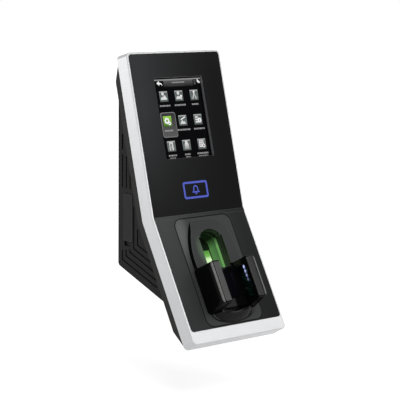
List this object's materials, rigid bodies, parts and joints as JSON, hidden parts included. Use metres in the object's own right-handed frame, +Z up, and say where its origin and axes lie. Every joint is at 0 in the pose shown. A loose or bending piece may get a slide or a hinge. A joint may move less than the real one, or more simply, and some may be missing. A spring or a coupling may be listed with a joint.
{
  "type": "fingerprint scanner terminal",
  "caption": "Wall-mounted fingerprint scanner terminal: bent silver frame, tilted screen panel, lit finger slot with two upright finger guides, wedge-shaped rear housing, steel wall plate.",
  "frame": {"origin": "centre of the wall plate's four-screw pattern, on the wall plane", "axes": "+Z up, +Y into the wall, +X to the right of a person who faces the terminal"},
  "size_m": [0.088, 0.0968, 0.2058],
  "materials": {
    "silver_frame": "fine-grained silver paint",
    "inner_black": "moulded, fine texture",
    "gloss_panel": "polished acrylic, black behind",
    "blue_key": "lit translucent inlay",
    "screen_glass": "polished",
    "foam": "closed-cell foam",
    "lcd": "screen",
    "circuit_board": "solder mask",
    "copper": "etched copper",
    "grey_fascia": "fine spark-eroded texture",
    "light_well": "translucent, lit green",
    "prism_glass": "polished",
    "gloss_black": "polished mould",
    "grey_cap": "satin",
    "dark_window": "infra-red transparent",
    "rear_black": "spark-eroded texture",
    "plate_steel": "zinc plated",
    "chip_black": "moulded epoxy",
    "battery_steel": "bright steel can",
    "relay_blue": "moulded",
    "speaker_steel": "plated",
    "terminal_green": "moulded",
    "jack_metal": "tinned",
    "cover_rubber": "matt silicone",
    "plunger_white": "acetal",
    "screw_steel": "zinc plated"
  },
  "bodies": {
    "terminal": {"front_frame": "silver_frame", "front_chassis": "inner_black", "display_panel": "gloss_panel", "key_ring": "blue_key", "touch_glass": "screen_glass", "lcd_gasket": "foam", "lcd_module": "lcd", "key_board": "circuit_board", "rfid_antenna": "copper", "sensor_fascia": "grey_fascia", "module_plate": "grey_fascia", "arch_guide": "grey_fascia", "optics_housing": "light_well", "fingerprint_prism": "prism_glass", "prism_light_board": "circuit_board", "fingerprint_camera": "inner_black", "tunnel_body": "gloss_black", "left_wing_cap": "grey_cap", "right_wing_cap": "grey_cap", "left_led_window": "dark_window", "right_led_window": "dark_window", "left_led_board": "circuit_board", "right_led_board": "circuit_board", "vein_window": "dark_window", "vein_camera": "inner_black", "rear_housing": "rear_black", "wall_plate": "plate_steel", "main_board": "circuit_board", "board_chips": "chip_black", "backup_battery": "battery_steel", "relay": "relay_blue", "speaker": "speaker_steel", "terminal_blocks": "terminal_green", "ethernet_jack": "jack_metal", "usb_port": "jack_metal", "reset_switch": "chip_black", "tamper_switch": "chip_black", "tamper_spring": "screw_steel", "housing_screws": "screw_steel", "board_screws": "screw_steel", "lock_screw": "screw_steel"},
    "usb_cover": {"usb_cover": "cover_rubber"},
    "tamper_plunger": {"tamper_plunger": "plunger_white"},
    "reset_button": {"reset_button": "chip_black"}
  },
  "joints": [
    {"name": "usb_cover_hinge", "type": "hinge", "parent": "terminal", "child": "usb_cover", "pos_m": [-0.0411, -0.01175, -0.0065], "axis": [0, 1, 0], "range_deg": [0, 100]},
    {"name": "tamper_plunger_slide", "type": "slide", "parent": "terminal", "child": "tamper_plunger", "axis": [0, -1, 0], "range_m": [0, 0.001], "stiffness_N_per_m": 100, "springref_m": -0.002, "deforming": ["tamper_spring"]},
    {"name": "reset_button_slide", "type": "slide", "parent": "terminal", "child": "reset_button", "axis": [0, -1, 0], "range_m": [0, 0.0004], "stiffness_N_per_m": 200, "springref_m": -0.001}
  ]
}
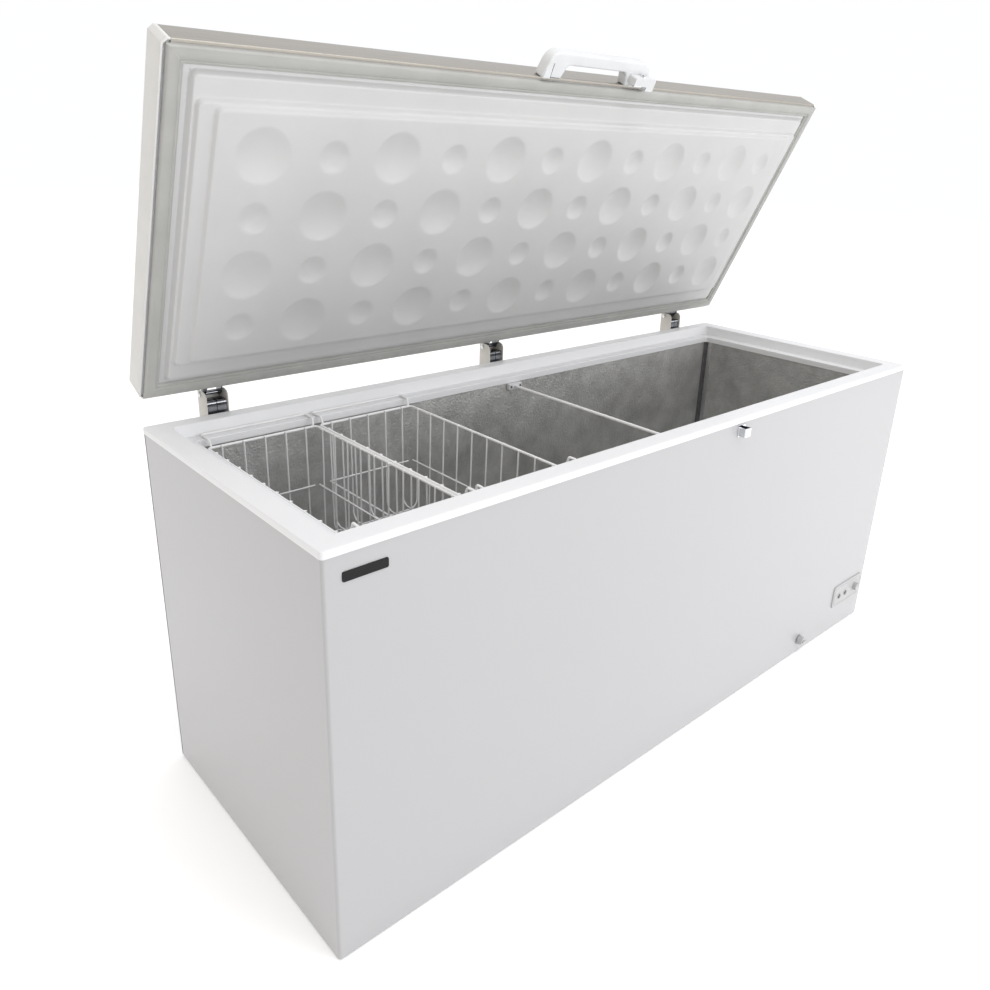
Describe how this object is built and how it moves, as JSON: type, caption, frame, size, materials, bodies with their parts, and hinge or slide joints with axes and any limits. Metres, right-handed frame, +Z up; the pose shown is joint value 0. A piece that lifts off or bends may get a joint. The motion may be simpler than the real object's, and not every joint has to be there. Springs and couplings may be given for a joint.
{
  "type": "chest freezer",
  "caption": "Long chest freezer with a thick hinged lid open, dimpled lid liner, wire baskets hung on the rim, tie rod, control panel and drain.",
  "frame": {"origin": "on the floor under the middle of the cabinet", "axes": "+X along the cabinet to its right end, +Y to the rear (hinge side), +Z up"},
  "size_m": [1.901, 0.76, 1.5574],
  "materials": {
    "white_sheet": "gloss white paint",
    "grey_sheet": "zinc grey",
    "tank_aluminium": "embossed",
    "foam": "matte",
    "white_plastic": "satin white",
    "grey_plastic": "matte",
    "black_plastic": "gloss black",
    "lamp_dark": "dark lens",
    "black_steel": "black enamel",
    "rubber_black": "matte",
    "gasket_white": "soft white",
    "tube_metal": "drawn",
    "copper": "copper",
    "chrome": "polished",
    "stainless": "brushed",
    "spring_steel": "oiled",
    "coated_wire": "white coating"
  },
  "bodies": {
    "cabinet": {"outer_wrapper": "white_sheet", "rear_panel": "grey_sheet", "base_pan": "grey_sheet", "feet": "rubber_black", "inner_tank": "tank_aluminium", "rim": "white_plastic", "evaporator_coil": "tube_metal", "condenser_coil": "tube_metal", "drain_tube": "white_plastic", "cabinet_foam": "foam", "control_panel": "white_plastic", "lamp_power": "lamp_dark", "lamp_run": "lamp_dark", "thermostat": "grey_plastic", "badge_plate": "black_plastic", "side_grille": "white_plastic", "rear_cover": "grey_sheet", "cable_gland": "rubber_black", "compressor_plate": "grey_sheet", "compressor_grommets": "rubber_black", "compressor": "black_steel", "relay_cover": "black_plastic", "filter_drier": "copper", "suction_line": "copper", "lock_keeper": "chrome", "rod_brackets": "white_plastic", "bracket_screws": "spring_steel", "tie_rod": "coated_wire", "hinge_screws": "spring_steel", "hinge_bracket_left": "white_sheet", "hinge_spring_left": "spring_steel", "hinge_bracket_mid": "white_sheet", "hinge_spring_mid": "spring_steel", "hinge_bracket_right": "white_sheet", "hinge_spring_right": "spring_steel"},
    "lid": {"lid_skin": "stainless", "lid_end_left": "white_plastic", "lid_end_right": "white_plastic", "lid_liner": "white_plastic", "lid_foam": "foam", "lid_gasket": "gasket_white", "lid_handle": "white_plastic", "lock_housing": "white_plastic", "hinge_arm_left": "chrome", "hinge_arm_mid": "chrome", "hinge_arm_right": "chrome"},
    "lock": {"lock_cylinder": "chrome", "lock_tongue": "chrome"},
    "spring_caps": {"hinge_cap_left": "chrome", "hinge_cap_mid": "chrome", "hinge_cap_right": "chrome"},
    "basket_left": {"basket_left_frame": "coated_wire", "basket_left_long_wires": "coated_wire", "basket_left_cross_wires": "coated_wire"},
    "basket_right": {"basket_right_frame": "coated_wire", "basket_right_long_wires": "coated_wire", "basket_right_cross_wires": "coated_wire"},
    "knob": {"thermostat_knob": "white_plastic"},
    "outer_drain_cap": {"drain_cap": "white_plastic"},
    "inner_drain_plug": {"drain_plug": "white_plastic"}
  },
  "joints": [
    {"name": "lid_hinge", "type": "hinge", "parent": "cabinet", "child": "lid", "pos_m": [0, 0.382, 0.847], "axis": [-1, 0, 0], "range_deg": [-65.4, 12]},
    {"name": "lock_turn", "type": "hinge", "parent": "lid", "child": "lock", "pos_m": [0.126, 0.02479, 1.52152], "axis": [0, -0.4163, 0.9092], "range_deg": [0, 90]},
    {"name": "spring_cap_slide", "type": "slide", "parent": "cabinet", "child": "spring_caps", "axis": [0, 0, 1], "range_m": [-0.0162, 0.00304], "deforming": ["hinge_spring_left", "hinge_spring_mid", "hinge_spring_right"]},
    {"name": "basket_right_slide", "type": "slide", "parent": "cabinet", "child": "basket_right", "axis": [1, 0, 0], "range_m": [0, 0.31]},
    {"name": "basket_left_slide", "type": "slide", "parent": "cabinet", "child": "basket_left", "axis": [1, 0, 0], "range_m": [-0.008, 0.0015]},
    {"name": "knob_turn", "type": "hinge", "parent": "cabinet", "child": "knob", "pos_m": [0.893, -0.361, 0.114], "axis": [0, -1, 0], "range_deg": [-135, 135]},
    {"name": "drain_cap_pull", "type": "slide", "parent": "cabinet", "child": "outer_drain_cap", "axis": [0, -1, 0], "range_m": [0, 0.03]},
    {"name": "drain_plug_lift", "type": "slide", "parent": "cabinet", "child": "inner_drain_plug", "axis": [0, 0, 1], "range_m": [0, 0.03]}
  ],
  "couplings": [
    {"joint": "spring_cap_slide", "follows": "lid_hinge", "m_per_rad": 0.014017}
  ]
}
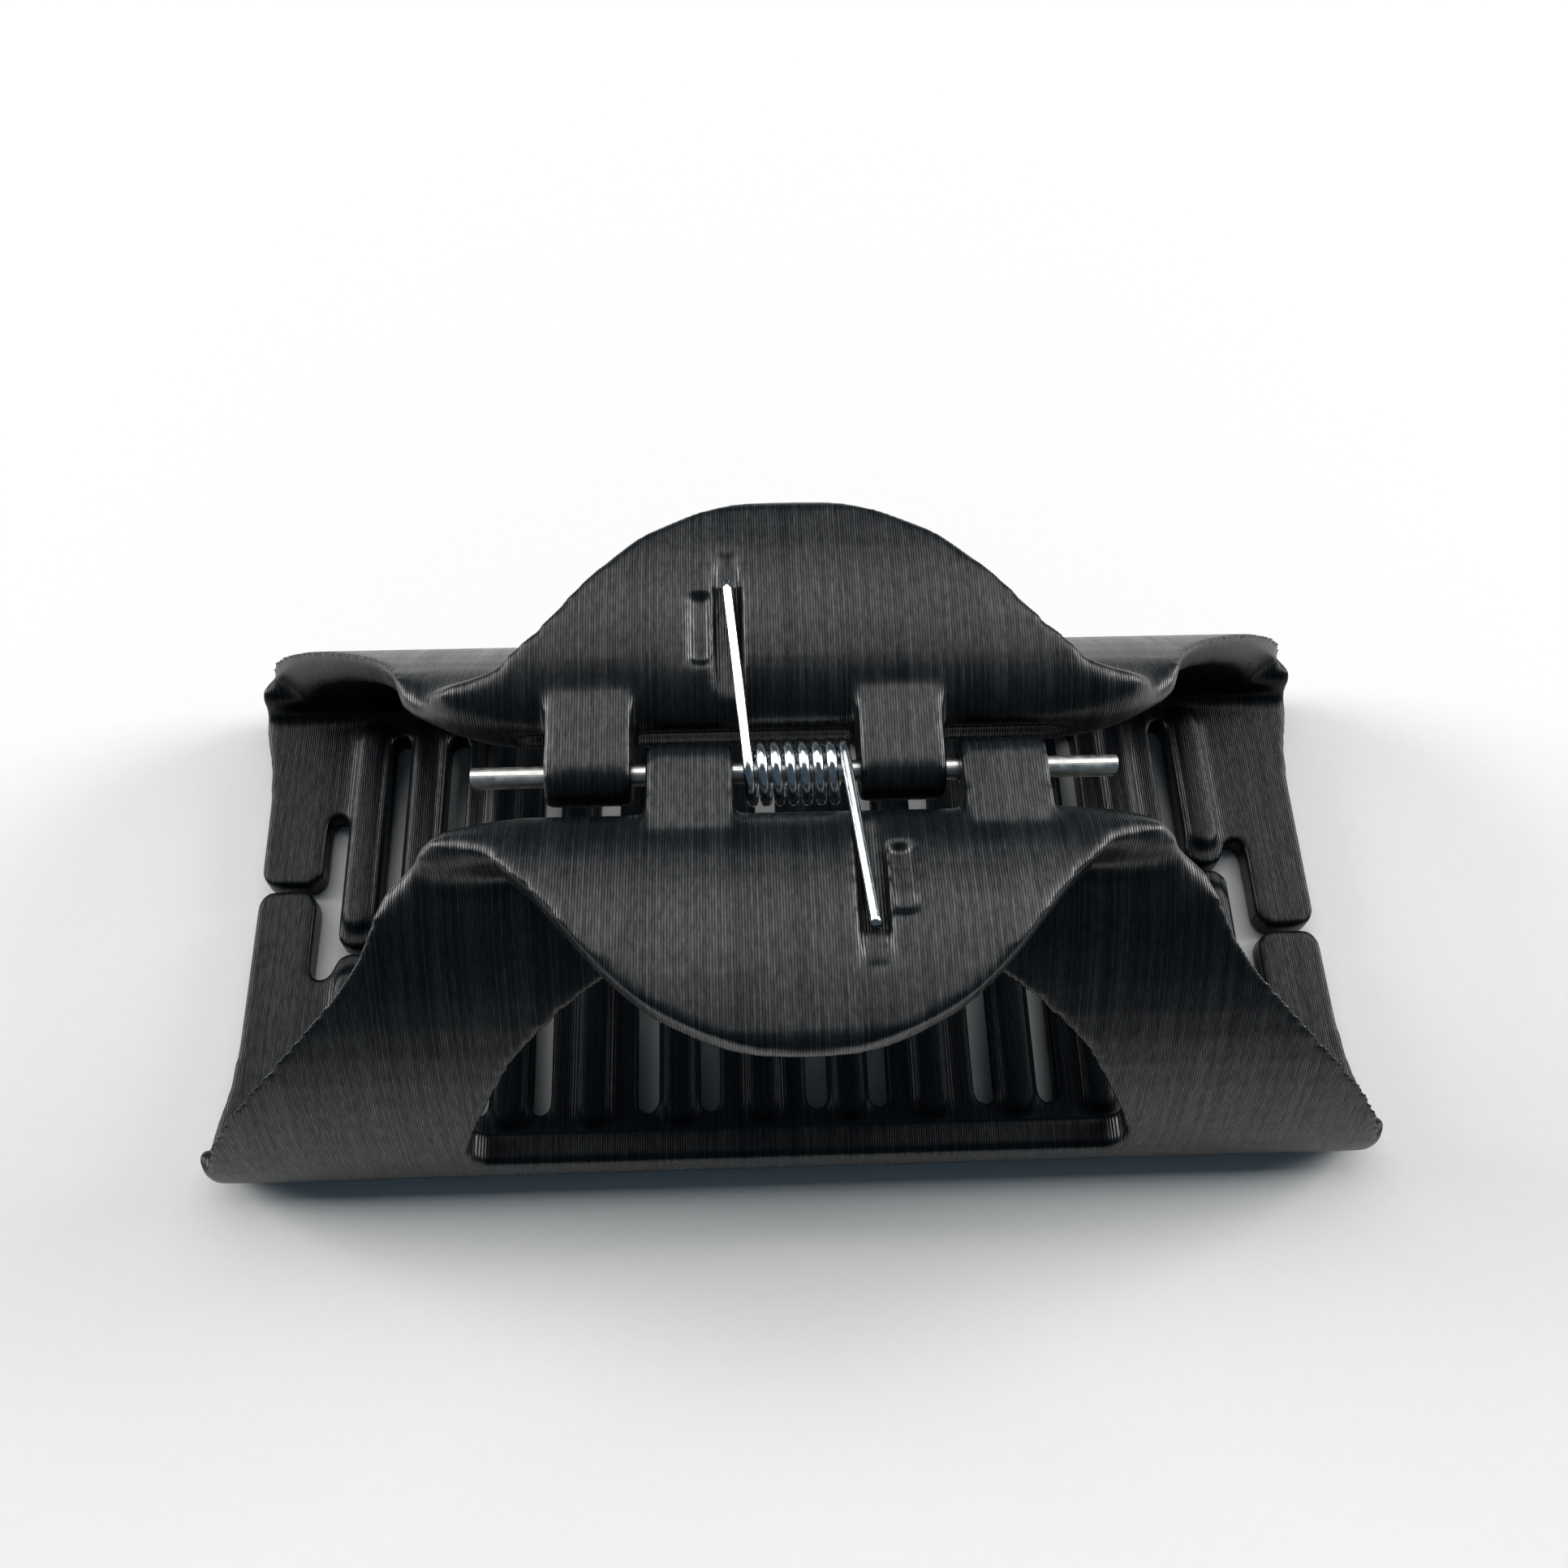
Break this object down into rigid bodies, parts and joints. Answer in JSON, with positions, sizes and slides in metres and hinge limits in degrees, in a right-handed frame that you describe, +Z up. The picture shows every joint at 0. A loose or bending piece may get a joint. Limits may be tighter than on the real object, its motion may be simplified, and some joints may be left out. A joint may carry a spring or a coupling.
{
  "type": "claw clip",
  "caption": "Large hair claw clip: two identical printed jaws with arched windows and comb teeth, hinged on a steel rod and shut by a torsion spring.",
  "frame": {"origin": "middle of the clip's footprint on the surface it stands on, directly under the middle of the hinge", "axes": "+X along the hinge, +Y towards the rear jaw, +Z up from the teeth to the hinge"},
  "size_m": [0.096, 0.0462, 0.0333],
  "materials": {
    "black_print": "black printed plastic, fine layer ridges at right angles to the hinge, silky sheen",
    "rod_steel": "bright drawn steel rod with fine lengthwise marks and cut ends",
    "spring_wire": "zinc-bright spring wire"
  },
  "bodies": {
    "front": {"front_jaw": "black_print", "hinge_rod": "rod_steel", "torsion_spring": "spring_wire"},
    "rear": {"rear_jaw": "black_print"}
  },
  "joints": [
    {"name": "hinge", "type": "hinge", "parent": "front", "child": "rear", "pos_m": [0, 0, 0.0287], "axis": [1, 0, 0], "range_deg": [0, 90], "stiffness_Nm_per_rad": 0.0435, "springref_deg": -40.11, "deforming": ["torsion_spring"]}
  ]
}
◆ ◆ ◆ ◆
◆ TASK OBJECTIVE
Please quote exactly the lines from the one containing "Break this object" through the last line of the records above, both included, and nothing else.

◆ TASK ANSWER
Break this object down into rigid bodies, parts and joints. Answer in JSON, with positions, sizes and slides in metres and hinge limits in degrees, in a right-handed frame that you describe, +Z up. The picture shows every joint at 0. A loose or bending piece may get a joint. Limits may be tighter than on the real object, its motion may be simplified, and some joints may be left out. A joint may carry a spring or a coupling.
{
  "type": "claw clip",
  "caption": "Large hair claw clip: two identical printed jaws with arched windows and comb teeth, hinged on a steel rod and shut by a torsion spring.",
  "frame": {"origin": "middle of the clip's footprint on the surface it stands on, directly under the middle of the hinge", "axes": "+X along the hinge, +Y towards the rear jaw, +Z up from the teeth to the hinge"},
  "size_m": [0.096, 0.0462, 0.0333],
  "materials": {
    "black_print": "black printed plastic, fine layer ridges at right angles to the hinge, silky sheen",
    "rod_steel": "bright drawn steel rod with fine lengthwise marks and cut ends",
    "spring_wire": "zinc-bright spring wire"
  },
  "bodies": {
    "front": {"front_jaw": "black_print", "hinge_rod": "rod_steel", "torsion_spring": "spring_wire"},
    "rear": {"rear_jaw": "black_print"}
  },
  "joints": [
    {"name": "hinge", "type": "hinge", "parent": "front", "child": "rear", "pos_m": [0, 0, 0.0287], "axis": [1, 0, 0], "range_deg": [0, 90], "stiffness_Nm_per_rad": 0.0435, "springref_deg": -40.11, "deforming": ["torsion_spring"]}
  ]
}